• _Stated goal_: For the listing that follows, give again exactly the lines from the one with "build_quarters(boot, cutters, tab_gap, holes)" to the one with "from mathutils import Matrix, Vector", including both.

────────

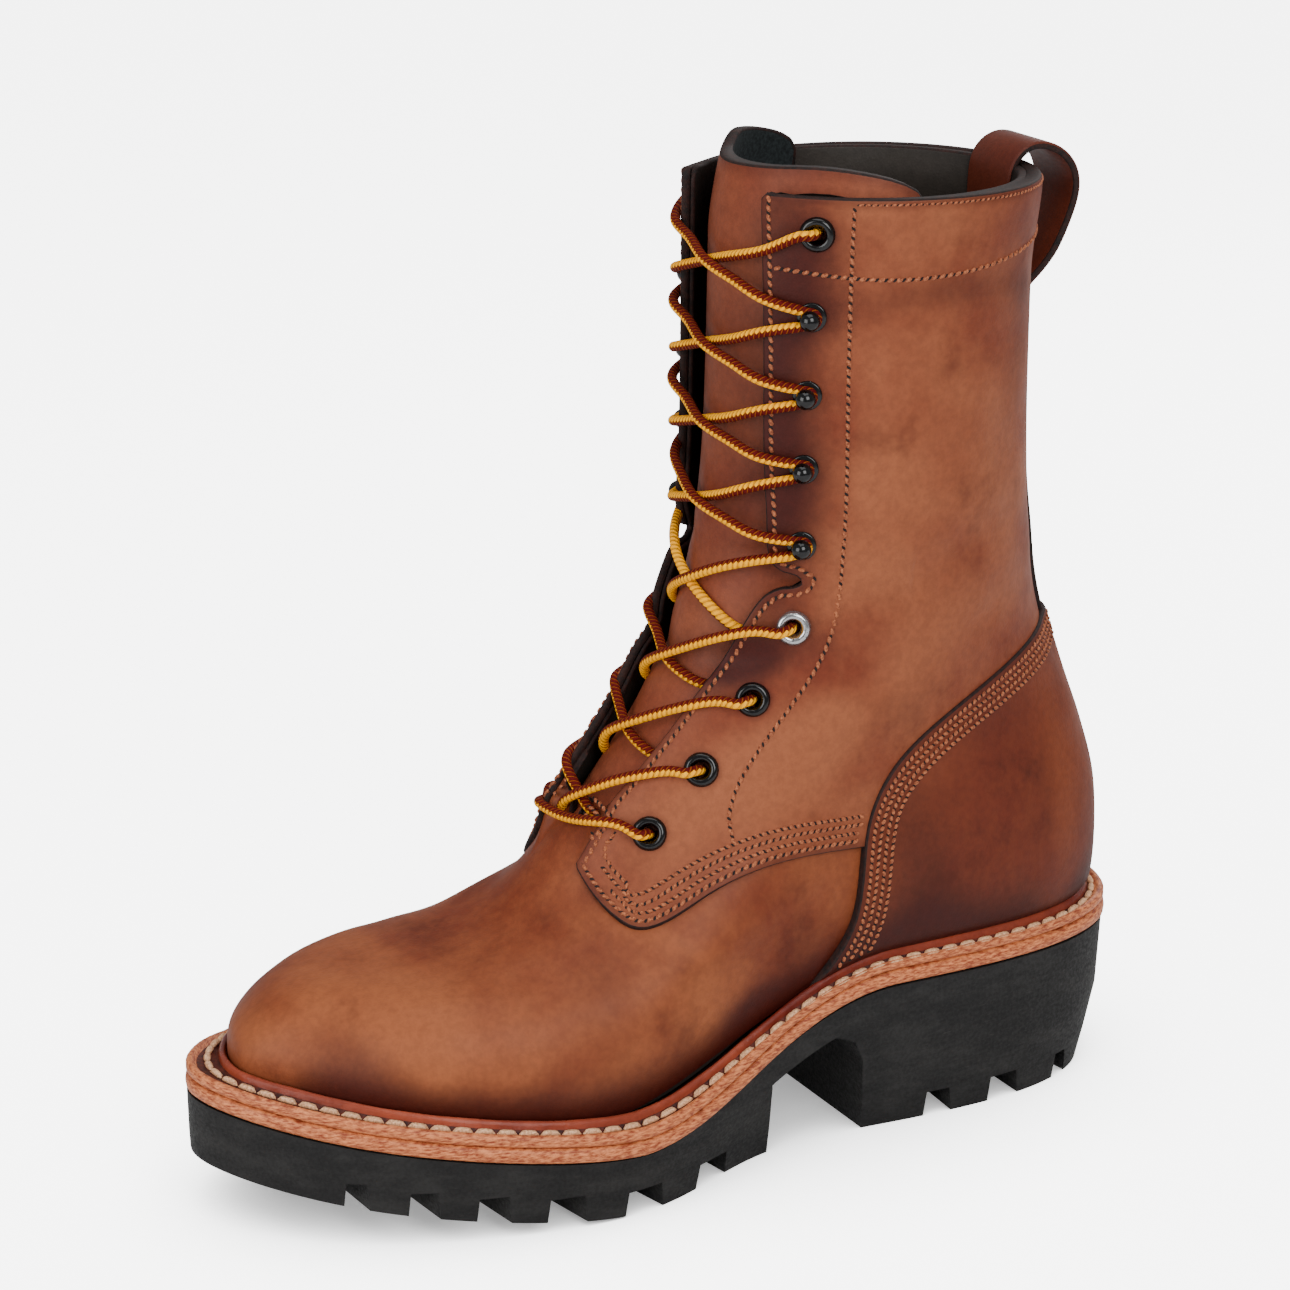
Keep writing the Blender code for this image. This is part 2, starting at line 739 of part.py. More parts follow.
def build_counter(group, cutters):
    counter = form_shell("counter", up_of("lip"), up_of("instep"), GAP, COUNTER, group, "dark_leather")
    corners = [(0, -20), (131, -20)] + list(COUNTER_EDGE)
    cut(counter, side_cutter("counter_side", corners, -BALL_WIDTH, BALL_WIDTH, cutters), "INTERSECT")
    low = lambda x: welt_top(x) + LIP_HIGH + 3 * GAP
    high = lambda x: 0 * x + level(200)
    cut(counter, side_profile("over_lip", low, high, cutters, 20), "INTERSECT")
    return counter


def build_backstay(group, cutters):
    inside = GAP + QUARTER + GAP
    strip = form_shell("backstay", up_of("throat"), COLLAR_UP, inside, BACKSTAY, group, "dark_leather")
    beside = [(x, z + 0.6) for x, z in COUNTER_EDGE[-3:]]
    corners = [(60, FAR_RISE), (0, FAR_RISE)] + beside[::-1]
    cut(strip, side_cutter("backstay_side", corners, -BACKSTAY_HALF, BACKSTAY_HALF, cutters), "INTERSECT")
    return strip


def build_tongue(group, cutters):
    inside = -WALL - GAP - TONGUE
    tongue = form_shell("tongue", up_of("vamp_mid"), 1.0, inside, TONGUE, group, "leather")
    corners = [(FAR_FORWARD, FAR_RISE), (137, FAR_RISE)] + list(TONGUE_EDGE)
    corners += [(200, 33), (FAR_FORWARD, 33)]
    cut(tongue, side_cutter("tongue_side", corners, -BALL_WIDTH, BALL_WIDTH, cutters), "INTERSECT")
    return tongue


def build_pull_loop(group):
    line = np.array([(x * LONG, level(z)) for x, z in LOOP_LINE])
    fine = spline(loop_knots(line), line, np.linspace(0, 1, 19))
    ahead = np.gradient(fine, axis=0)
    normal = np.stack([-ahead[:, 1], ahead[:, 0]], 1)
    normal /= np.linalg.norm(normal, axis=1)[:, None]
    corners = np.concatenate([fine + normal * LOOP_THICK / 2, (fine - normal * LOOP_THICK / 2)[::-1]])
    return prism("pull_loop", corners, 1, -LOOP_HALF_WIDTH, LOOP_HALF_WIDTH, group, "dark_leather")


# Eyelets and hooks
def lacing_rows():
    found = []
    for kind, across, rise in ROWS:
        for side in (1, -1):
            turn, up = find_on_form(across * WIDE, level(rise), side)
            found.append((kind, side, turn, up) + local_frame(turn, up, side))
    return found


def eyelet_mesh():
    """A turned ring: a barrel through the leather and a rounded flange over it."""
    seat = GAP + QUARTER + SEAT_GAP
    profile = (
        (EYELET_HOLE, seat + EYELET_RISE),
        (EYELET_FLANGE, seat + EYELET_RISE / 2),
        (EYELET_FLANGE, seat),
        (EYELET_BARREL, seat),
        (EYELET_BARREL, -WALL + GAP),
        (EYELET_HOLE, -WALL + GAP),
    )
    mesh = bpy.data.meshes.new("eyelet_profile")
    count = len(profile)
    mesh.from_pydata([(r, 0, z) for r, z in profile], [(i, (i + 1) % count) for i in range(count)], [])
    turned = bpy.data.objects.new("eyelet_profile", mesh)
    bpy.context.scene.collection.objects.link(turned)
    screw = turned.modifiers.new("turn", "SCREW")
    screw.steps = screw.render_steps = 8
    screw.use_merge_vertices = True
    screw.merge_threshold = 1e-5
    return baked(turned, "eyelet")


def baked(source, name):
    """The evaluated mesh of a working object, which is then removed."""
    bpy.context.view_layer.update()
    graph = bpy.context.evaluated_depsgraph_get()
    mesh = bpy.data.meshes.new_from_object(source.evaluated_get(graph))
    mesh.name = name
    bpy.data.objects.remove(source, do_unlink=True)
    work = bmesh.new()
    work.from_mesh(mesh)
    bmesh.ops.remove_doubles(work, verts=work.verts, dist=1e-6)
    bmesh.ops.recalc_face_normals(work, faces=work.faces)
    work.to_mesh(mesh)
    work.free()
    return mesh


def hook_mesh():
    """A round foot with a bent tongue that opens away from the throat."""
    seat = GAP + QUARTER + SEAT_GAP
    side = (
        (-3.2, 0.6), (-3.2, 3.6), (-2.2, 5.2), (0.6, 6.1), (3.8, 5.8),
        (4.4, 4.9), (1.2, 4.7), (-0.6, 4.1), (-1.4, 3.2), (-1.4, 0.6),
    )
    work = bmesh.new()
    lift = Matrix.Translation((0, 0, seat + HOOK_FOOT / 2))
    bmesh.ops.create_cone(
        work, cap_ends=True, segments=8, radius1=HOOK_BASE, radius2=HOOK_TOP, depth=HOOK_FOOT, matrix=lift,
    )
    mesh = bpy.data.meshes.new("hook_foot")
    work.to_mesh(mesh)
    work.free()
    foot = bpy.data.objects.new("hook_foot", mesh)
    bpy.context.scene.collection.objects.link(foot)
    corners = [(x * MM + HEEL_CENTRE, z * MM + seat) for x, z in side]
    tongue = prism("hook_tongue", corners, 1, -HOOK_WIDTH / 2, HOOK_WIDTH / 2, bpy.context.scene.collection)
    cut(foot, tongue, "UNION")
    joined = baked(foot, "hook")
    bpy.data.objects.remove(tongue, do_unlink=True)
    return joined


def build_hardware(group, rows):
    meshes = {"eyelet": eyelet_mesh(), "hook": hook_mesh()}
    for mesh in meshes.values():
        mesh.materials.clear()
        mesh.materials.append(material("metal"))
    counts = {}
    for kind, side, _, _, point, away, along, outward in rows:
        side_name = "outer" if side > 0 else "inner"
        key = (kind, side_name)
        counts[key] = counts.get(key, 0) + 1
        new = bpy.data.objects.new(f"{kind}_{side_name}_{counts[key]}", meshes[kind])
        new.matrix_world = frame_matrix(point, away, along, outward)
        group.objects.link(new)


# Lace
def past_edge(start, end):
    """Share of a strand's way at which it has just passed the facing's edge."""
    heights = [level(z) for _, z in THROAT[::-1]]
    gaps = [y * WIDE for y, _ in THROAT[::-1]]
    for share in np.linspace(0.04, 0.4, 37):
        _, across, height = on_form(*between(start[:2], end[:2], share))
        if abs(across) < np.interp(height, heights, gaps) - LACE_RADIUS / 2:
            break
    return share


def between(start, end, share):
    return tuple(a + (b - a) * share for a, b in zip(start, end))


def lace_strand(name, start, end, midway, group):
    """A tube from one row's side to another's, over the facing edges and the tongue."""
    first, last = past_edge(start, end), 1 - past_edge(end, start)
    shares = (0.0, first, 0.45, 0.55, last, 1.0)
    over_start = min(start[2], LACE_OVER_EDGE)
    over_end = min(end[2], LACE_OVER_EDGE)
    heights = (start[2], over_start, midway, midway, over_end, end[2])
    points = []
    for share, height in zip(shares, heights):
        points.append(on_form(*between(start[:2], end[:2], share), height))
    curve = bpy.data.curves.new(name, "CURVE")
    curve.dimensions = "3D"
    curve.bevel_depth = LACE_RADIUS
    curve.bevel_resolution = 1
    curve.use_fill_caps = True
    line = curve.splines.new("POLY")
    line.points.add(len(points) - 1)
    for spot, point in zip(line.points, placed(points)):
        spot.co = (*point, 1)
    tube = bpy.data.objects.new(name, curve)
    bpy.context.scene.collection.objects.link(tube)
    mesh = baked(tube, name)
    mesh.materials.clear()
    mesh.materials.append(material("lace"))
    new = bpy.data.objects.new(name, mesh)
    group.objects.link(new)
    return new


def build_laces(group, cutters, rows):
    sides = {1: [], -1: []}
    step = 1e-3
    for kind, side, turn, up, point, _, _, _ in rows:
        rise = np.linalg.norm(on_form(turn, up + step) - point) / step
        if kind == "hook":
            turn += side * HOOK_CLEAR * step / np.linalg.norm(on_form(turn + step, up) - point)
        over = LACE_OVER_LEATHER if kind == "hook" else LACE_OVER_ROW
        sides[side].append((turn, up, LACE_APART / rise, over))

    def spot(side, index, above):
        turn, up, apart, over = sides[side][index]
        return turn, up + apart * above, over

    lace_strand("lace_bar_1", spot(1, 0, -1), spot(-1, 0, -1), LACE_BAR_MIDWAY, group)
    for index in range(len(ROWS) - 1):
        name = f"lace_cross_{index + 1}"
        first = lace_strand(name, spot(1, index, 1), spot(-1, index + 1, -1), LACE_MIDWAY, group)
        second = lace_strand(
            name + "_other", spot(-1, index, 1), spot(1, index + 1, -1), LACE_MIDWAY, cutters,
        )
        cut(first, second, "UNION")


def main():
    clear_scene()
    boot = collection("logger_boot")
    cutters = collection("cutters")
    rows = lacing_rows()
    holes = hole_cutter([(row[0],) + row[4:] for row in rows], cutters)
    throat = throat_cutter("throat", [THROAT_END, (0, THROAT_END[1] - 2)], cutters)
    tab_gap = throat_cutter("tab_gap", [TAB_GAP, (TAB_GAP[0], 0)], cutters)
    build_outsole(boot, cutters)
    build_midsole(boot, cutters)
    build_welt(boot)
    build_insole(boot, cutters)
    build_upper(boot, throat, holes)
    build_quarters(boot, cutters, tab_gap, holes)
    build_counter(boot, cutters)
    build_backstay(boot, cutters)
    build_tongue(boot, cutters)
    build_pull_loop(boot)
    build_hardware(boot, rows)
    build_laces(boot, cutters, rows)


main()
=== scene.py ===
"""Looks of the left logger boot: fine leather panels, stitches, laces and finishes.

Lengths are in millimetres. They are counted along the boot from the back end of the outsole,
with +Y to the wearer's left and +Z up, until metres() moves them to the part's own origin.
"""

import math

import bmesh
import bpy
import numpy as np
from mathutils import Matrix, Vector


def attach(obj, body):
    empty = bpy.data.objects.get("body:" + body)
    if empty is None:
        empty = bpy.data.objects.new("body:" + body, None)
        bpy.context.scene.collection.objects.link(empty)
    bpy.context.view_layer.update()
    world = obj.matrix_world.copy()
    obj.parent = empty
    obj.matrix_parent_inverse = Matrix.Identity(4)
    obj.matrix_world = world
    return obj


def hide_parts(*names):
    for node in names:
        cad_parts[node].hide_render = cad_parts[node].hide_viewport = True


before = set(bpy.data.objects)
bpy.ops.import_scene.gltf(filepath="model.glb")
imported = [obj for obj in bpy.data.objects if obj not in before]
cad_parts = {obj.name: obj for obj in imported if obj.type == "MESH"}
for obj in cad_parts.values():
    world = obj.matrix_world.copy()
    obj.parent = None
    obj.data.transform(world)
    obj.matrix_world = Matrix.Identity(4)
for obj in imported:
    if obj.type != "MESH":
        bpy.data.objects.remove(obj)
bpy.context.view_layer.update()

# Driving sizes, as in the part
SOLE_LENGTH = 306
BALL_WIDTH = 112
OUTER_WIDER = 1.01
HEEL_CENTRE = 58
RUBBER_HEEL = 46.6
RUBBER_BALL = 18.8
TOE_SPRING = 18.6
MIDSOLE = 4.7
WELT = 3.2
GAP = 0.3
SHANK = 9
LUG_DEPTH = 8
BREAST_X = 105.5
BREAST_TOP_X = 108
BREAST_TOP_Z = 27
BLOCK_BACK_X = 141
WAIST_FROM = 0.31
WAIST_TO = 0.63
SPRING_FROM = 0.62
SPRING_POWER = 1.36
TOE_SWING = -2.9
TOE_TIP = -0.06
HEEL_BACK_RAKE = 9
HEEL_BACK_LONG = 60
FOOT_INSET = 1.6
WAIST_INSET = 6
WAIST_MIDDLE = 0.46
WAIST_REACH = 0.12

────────

• _Exercise response_:
    build_quarters(boot, cutters, tab_gap, holes)
    build_counter(boot, cutters)
    build_backstay(boot, cutters)
    build_tongue(boot, cutters)
    build_pull_loop(boot)
    build_hardware(boot, rows)
    build_laces(boot, cutters, rows)


main()
=== scene.py ===
"""Looks of the left logger boot: fine leather panels, stitches, laces and finishes.

Lengths are in millimetres. They are counted along the boot from the back end of the outsole,
with +Y to the wearer's left and +Z up, until metres() moves them to the part's own origin.
"""

import math

import bmesh
import bpy
import numpy as np
from mathutils import Matrix, Vector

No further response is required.